Sister Abood’s failing eyesight has not in the least bit slowed her down, even when faced with the challenge of managing active preschoolers. Both nuns taught at St. Anthony’s, living with eight other sisters, and Sister Clune can still picture “Sister Mother Hen” coming out of the child-care center onto the playground “followed by her little pipsqueaks.”

“She taught everything, in a sense, from memory” because of her poor eyesight, Sister Clune recalls. “She knew the skills the kids needed to learn and taught them.”

Sister Abood has drawn from her own public school experience and education under the Sisters of St. Joseph. Born into a family of Lebanese immigrants who had settled in Valdosta, Sister Abood remembers celebrating home Masses along with her two brothers and younger sister in her early days because there was no Catholic church or school in the area. Being the child of immigrants and being Catholic in a city of mainly Baptists left her feeling “not too accepted,” recalls the nun who now feels “accepted beautifully” at a senior living complex, where she resides, run by the Baptist Church in Decatur.

The Sisters of St. Joseph opened a school in Valdosta in the forties where Sister Abood completed grades 6-8. The example of the sisters had a great influence on her and cemented her desire to join the order one day. Not until the age of 22, after working as a hostess in her uncle’s restaurant and in a theater, did she leave to pursue her vocation despite her parents’ pleas to stay.

“It was just like death,” she recalls of her parents’ attitude toward her calling and their perception of the rigid, hard life many sisters endured then. “It was very difficult. Lebanese are very close people and they don’t let go.”

Years later, after completing her novitiate and professing final vows in 1953, her parents accepted her life as a nun. “I never gave them trouble,” she said.

Sister Abood’s first year ministering brought her back to the South working at St. Joseph’s Home for Boys in Washington, Ga.

“I thought I was going to go nuts in Washington,” she confides. “I was so isolated and on duty 24 hours a day working with disturbed children.”

She remembers the challenge of having to have a group of boys dressed in their Sunday best for 7 a.m. Mass every morning and then having them changed before going to breakfast.

“It was hard for me. I left the quiet of the novitiate, the silence, to go into all the noise of 100 boys in the dining room, but I worked through it.”

After a year, Sister Abood joined Sister Costa in Milledgeville at Sacred Heart School, a three-room schoolhouse.
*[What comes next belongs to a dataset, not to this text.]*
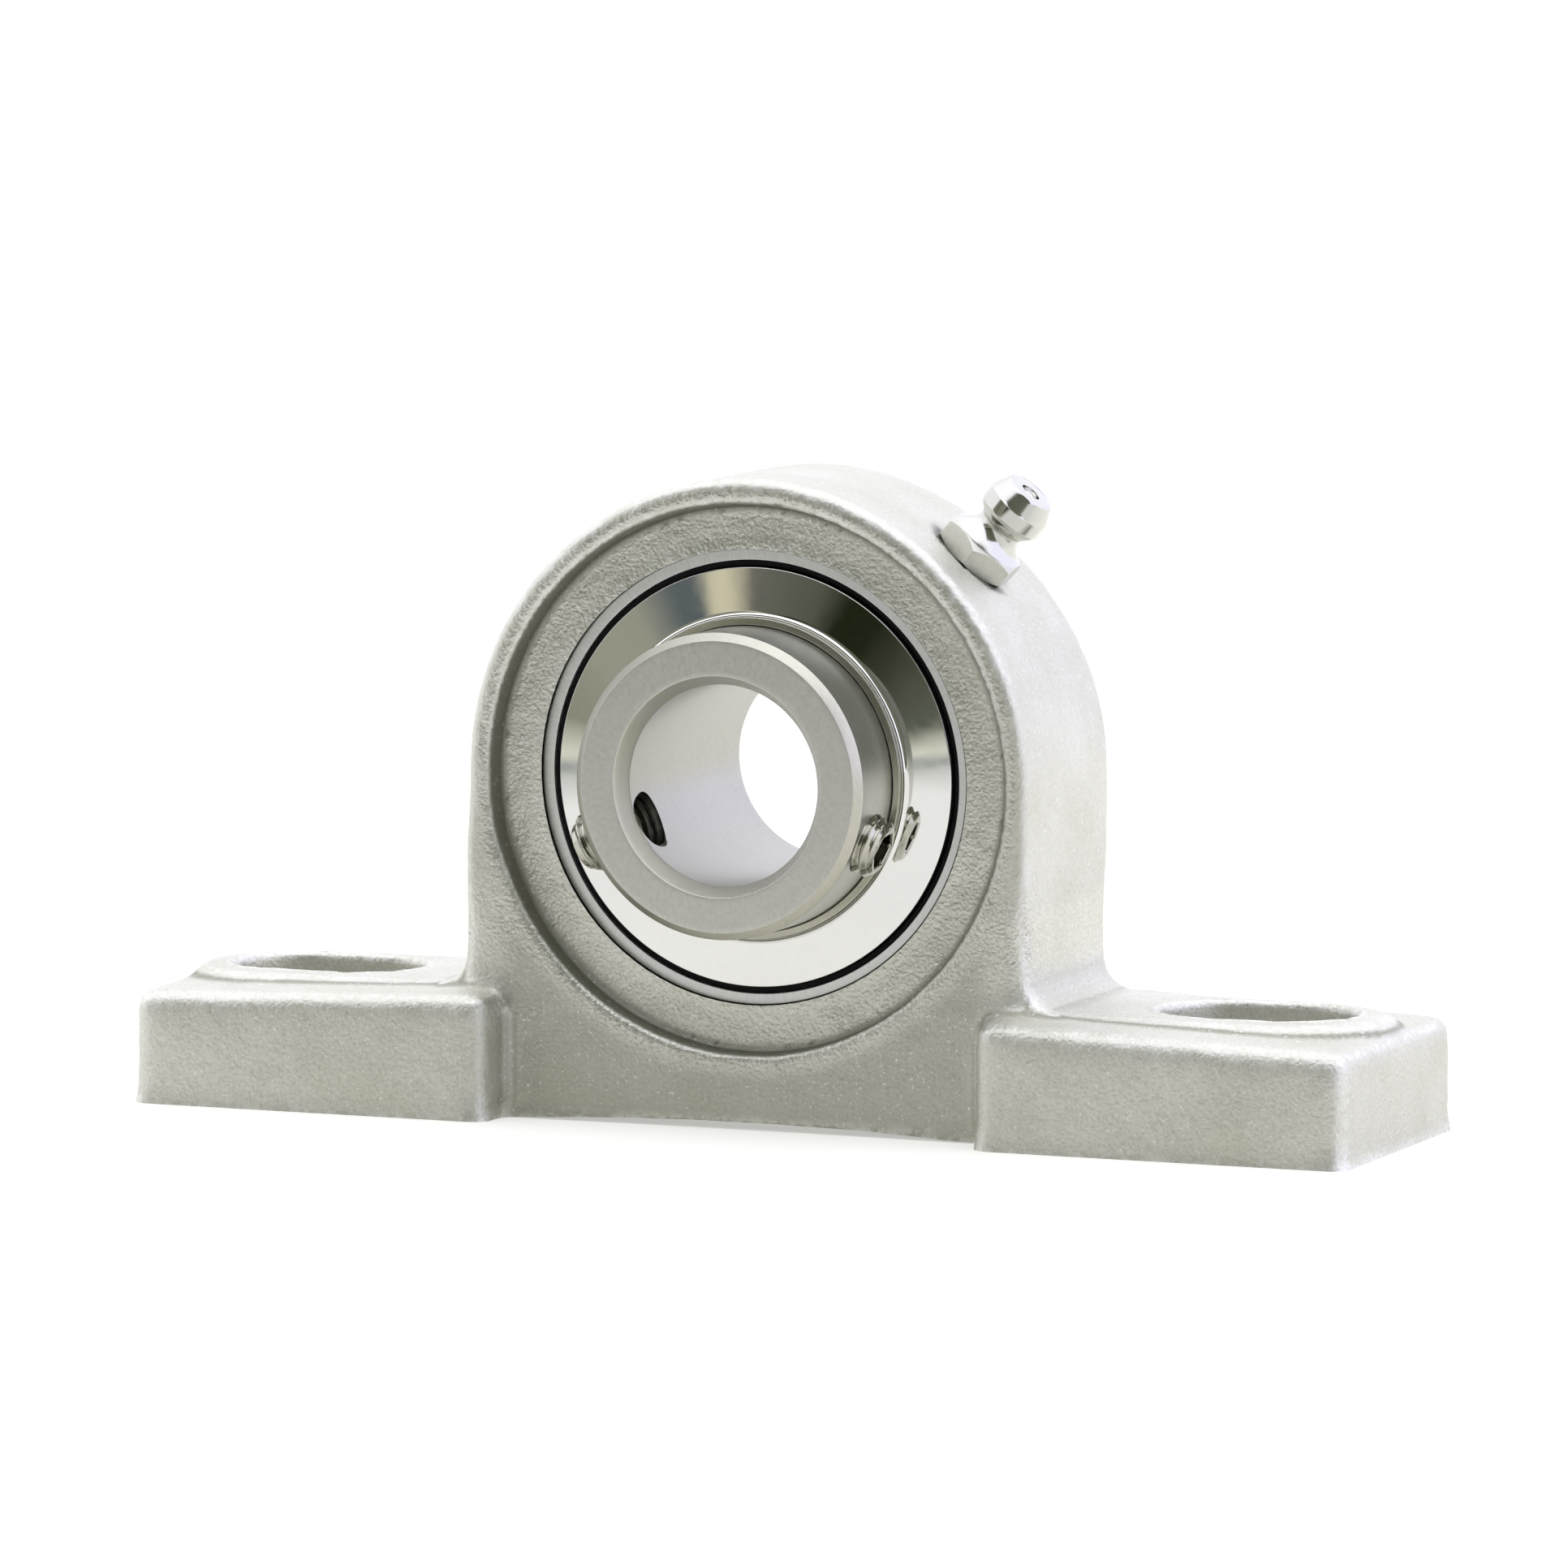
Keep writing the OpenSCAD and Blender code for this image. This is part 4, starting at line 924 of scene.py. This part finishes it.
def makeFloor():
    # White table: plain diffuse, with a little glow for the camera and for reflections so that it stays white.
    # In reflections it ends at a slanting front edge, with a lit strip and the room's floor beyond it.
    mesh = bpy.data.meshes.new("floor")
    reach = studio["tableReach"]
    mesh.from_pydata([(-reach, -reach, 0), (reach, -reach, 0), (reach, reach, 0), (-reach, reach, 0)], [],
                     [(0, 1, 2, 3)])
    floor = newObject("floor", mesh)
    material = bpy.data.materials.new("table")
    tree = emptyTree(material)
    path = addNode(tree, "ShaderNodeLightPath").outputs
    parts = partsOf(tree, objectPoint(tree))
    reflected = path["Is Glossy Ray"]
    shine = mathOf(tree, "MULTIPLY", reflected, ramp(tree, parts["Y"], -0.1, 0.1, 0.02, 0.34))
    glow = mathOf(tree, "ADD", mathOf(tree, "MULTIPLY", path["Is Camera Ray"], studio["tableGlow"]), shine)
    tint = mixColours(tree, reflected, (1, 1, 1), studio["reflectedTint"])
    light = addNode(tree, "ShaderNodeEmission", {"Color": tint, "Strength": glow})
    acrossX, acrossY = studio["edgeAcross"]
    along = mathOf(tree, "ADD", mathOf(tree, "MULTIPLY", parts["X"], acrossX),
                   mathOf(tree, "MULTIPLY", parts["Y"], acrossY))
    inward = mathOf(tree, "ADD", along, studio["edgeFrom"])  # metres inside the front edge
    shade = mathOf(tree, "MULTIPLY", reflected, ramp(tree, inward, 0.0, 0.08, 1, 0))
    weave = mixColours(tree, shade, studio["table"], studio["tableByEdge"])
    cloth = addNode(tree, "ShaderNodeBsdfDiffuse", {"Color": weave})
    table = addNode(tree, "ShaderNodeAddShader", {0: cloth.outputs[0], 1: light.outputs[0]})
    lit = colourBand(tree, inward, -0.3, 0.0, studio["tableEdge"])
    strip = addNode(tree, "ShaderNodeEmission", {"Color": lit})
    clear = addNode(tree, "ShaderNodeBsdfTransparent")
    beyond = addNode(tree, "ShaderNodeMixShader", {0: ramp(tree, inward, *studio["stripFades"]),
                                                   1: clear.outputs[0], 2: strip.outputs[0]})
    outside = mathOf(tree, "MULTIPLY", reflected, mathOf(tree, "LESS_THAN", inward, 0.0))
    whole = addNode(tree, "ShaderNodeMixShader", {0: outside, 1: table.outputs[0], 2: beyond.outputs[0]})
    out = addNode(tree, "ShaderNodeOutputMaterial")
    tree.links.new(whole.outputs[0], out.inputs["Surface"])
    mesh.materials.append(material)


makeCamera()
makeWorld()
makeFloor()
scene.view_settings.view_transform = "Standard"
print("studio ready")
Her time there was “delightful,” she says, but the low enrollment eventually forced the school to close and Sister Abood was sent to Augusta for a new assignment teaching religion and managing a kitchen that serviced 25 nuns.

“I was pooped those days trying to keep all of that going—and in a habit,” she admits. Still, she calls those “happy days,” but often hot ones.

“In August when it was 101 degrees I would tell people that if there was a mission in Alaska, I’m going.” She speaks of how sisters looked for “white cards” to come in the mail to inform them of changes in their ministry or location.

“They didn’t always come each year so you had no idea,” she says. Sure enough, her wish for a colder climate was granted. After four years in Augusta, she traveled to Negaunne, Mich., where she taught at St. Paul’s School. “I love cold weather,” she says.

But with her father very ill, she returned to Valdosta and started in a position at her alma mater, St. John the Evangelist School, teaching first and second grades. “Everything seemed so big when I left, but it was so little when I came back,” she recalls, thinking back to her graduating class of four students.

In 1972, Sister Abood moved to Atlanta and has never left. In her 30 years in the city working primarily with children she has served at St. Paul of the Cross School, St. Anthony’s School, the Village of St. Joseph and at the Department of Catholic Education.

“I love children, working with children,” she says and recalls ministering to troubled youth at the Village in the 1970s and again in the late 1980s. She remembers the drugs and abusiveness some endured and how she tried to be an uplifting presence for them.

“Some kids really suffer,” she acknowledges. “I felt for the kids very much.”

Sister Costa was alongside Sister Abood ministering at the Village. “She is a faith-filled lady, she had to be, and she imparted that to the kids,” Sister Costa says, adding that the kids’ love for the sister was evident. “I can still see her with her guitar and with the kids, playing.”

The two nuns are residents of Clairmont Oaks in Decatur, which was the site of a jubilee Mass in honor of Sister Abood, celebrated by Father John Adamski, pastor of Our Lady of Lourdes Church, Atlanta.

“Sister Angela has always been a very outgoing, vivacious and generous person doing what she can to help others,” he said in a phone interview following the event. Father Adamski was instrumental in Sister Abood’s current interest in and service to those with HIV/AIDS.

At the Mass, Sister Abood says she thanked God for her 50 years of ministry and her parents for the gift of life. She also recognized the support of the sisters “that keep me going, and the love and care and dedication they show . . . There were hard years, you can’t live with 10 women and not have had hard times, but it’s all worth it—the peace and sense of love and care.”

The event has prompted reflection on her life and her presence in others’ lives. “It made me realize that I’ve given something to them. It’s a very good feeling that in some way I made God present to other people, especially kids.”

While still a faithful patron visible along MARTA bus and train routes, her spirit resembles more of someone thrilled with riding a roller coaster.

“Be ready for everything in Religious life,” she says, “if you give your life to God.”